図1 現在の経費精算手続きに対する満足度

 2021年7月の前回調査と比べると、全体では9.0ポイント満足度が低下している。内訳をみると「まあ満足」が8.1ポイント減少し「とても不満」が6.7ポイント増加するなど、1年で不満要素が高まった様子を見て取れた。「不満」と回答した人にフリーコメントで理由を聞いたところ、回答は3つに大別できた。

 1つ目は「電子と紙と両方の提出が必要で無駄と感じる」や「電子化されているにもかかわらず紙提出と併用の状況」「領収書写真に対するタイムスタンプの付与が面倒」といった、電子データと紙を併用した運用に対する不満だ。

 2022年1月に改正された電子帳簿保存法(電帳法)によってデータ保存の義務化などの規制が強化されたこともあり、紙文書で作成・受領した書類をスキャナー保存するなど一部紙運用が残っている可能性がある。複雑な運用からか、「操作や手間が大変。単純に領収書を庶務担当に渡していた時代の方が楽」といった声も多く寄せられた。

 2つ目は「電帳法やインボイス対応がオプション扱いでさらにコストが増える点」や「会社の慣習にシステムを無理やり合わせているため非効率で、OSやWebブラウザのバージョンアップ対応にも費用が掛かる」など、コスト面での負担が増えたという意見だ。

 3つ目は使い勝手に対する不満だ。「システムの使い勝手が悪い」や「入力項目が多く使いづらい」「オンプレミスのシステムが外出先では入力できず使いづらい」「会計ソフトとのデータ連携が不完全で経理担当者の作業効率があまり良くない」など、多くの不満が上がった。

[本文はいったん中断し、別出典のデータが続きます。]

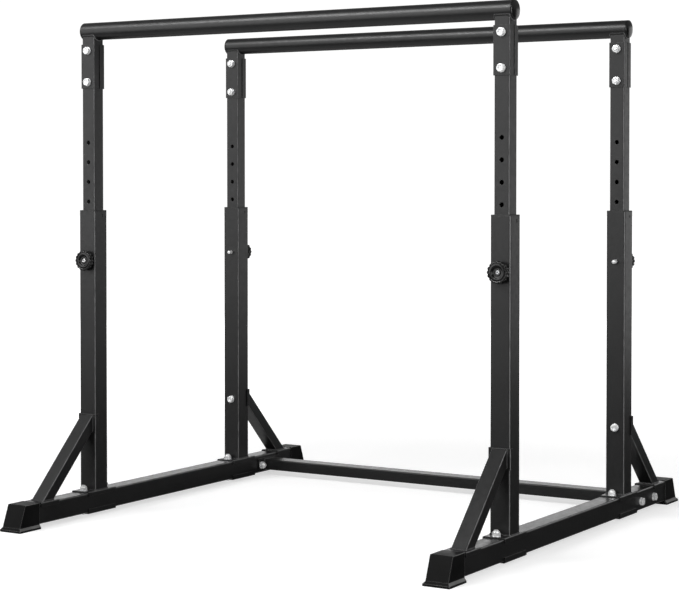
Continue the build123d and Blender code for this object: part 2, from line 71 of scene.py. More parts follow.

 ユーザーの要望に応えるにも対応コストが発生するため、3つの不満は相互に絡み合っていると言えそうだ。ここ1年で不満が増加した背景には、改正電帳法やインボイス制度への対応によって生じた経費精算の運用変更が少なからず影響していると考えられる。

経費精算システムの重視するポイントは

 関連して経費精算システムを選定・活用する際の重視ポイントを調査したところ、順位に多少の変動はあったが、上位には前年同様「運用コスト」(65.4%)、「操作性の良さ」(63.5%)、「導入コスト」(62.0%)が続いた(図2)。


図2 経費精算システムを選定・活用する際の重視ポイント

 注目すべきは「電子帳簿保存法への対応」(43.8%)で、1年前の前回調査時の23.5%から20.3ポイント増と2倍に近い値を示しており、経費精算システムの選定に大きな影響を与えている。

 他にも「他システムとの親和性」(31.7%)や「領収書を写真で保存できる」(27.4%)「柔軟なフロー設計、カスタマイズ性」(19.2%)など、法改正への対応を意識した回答も増加傾向にあった。

全回答者に聞いた経費精算システムの理想的な未来

 法改正を背景に過渡期を迎える経費精算の運用だが、ユーザーが望む経費精算はどのようなものなのか。「今後、経費精算システムに期待すること」をフリーコメントで聞いた。

 最も多かった要望は、経費精算のオンライン化で「全てオンラインで完結したい」や「他システムとの連携を含め、デジタルで処理が完結するようにしてほしい」「スマホ操作を主に考えるべきだと思う」といった要望が寄せられた。

 中には「在宅勤務の自宅からも全てが完了するようにしてほしい」と具体例を挙げる人もおり、前編で取り上げた出社を伴う経費申請に強いアレルギー反応を示す人が多数存在するようだ。

 次いで寄せられたのは経費申請書類のペーパーレス化だ。「領収書のペーパーレス化」や「領収書原本の送付をやめたい」「領収書の原本提出の省略化」など、申請頻度の高い領収書に関する要望が多く寄せられた。

 改正電帳法の影響もあり基本的にはオンライン化やペーパーレス化は促進される傾向にある。一方、社内の運用フローやシステムを改修するにはさまざまな障壁がある。重要になるのは、ユーザーの意見を取り込みながら、経営層からシステム部門、ユーザー部門まで丁寧なコミュニケーションを取り、目的を共有してフロー設計することだろう。

 なお全回答者数208人のうち、情報システム部門が29.3%、営業/営業企画・販売/販売促進部門が16.3%、製造・生産部門が15.4%、経営者・経営企画部門が8.6%などと続く内訳であった。グラフ内で使用している合計値と合計欄の値が丸め誤差により一致しない場合があるので、事前にご了承いただきたい。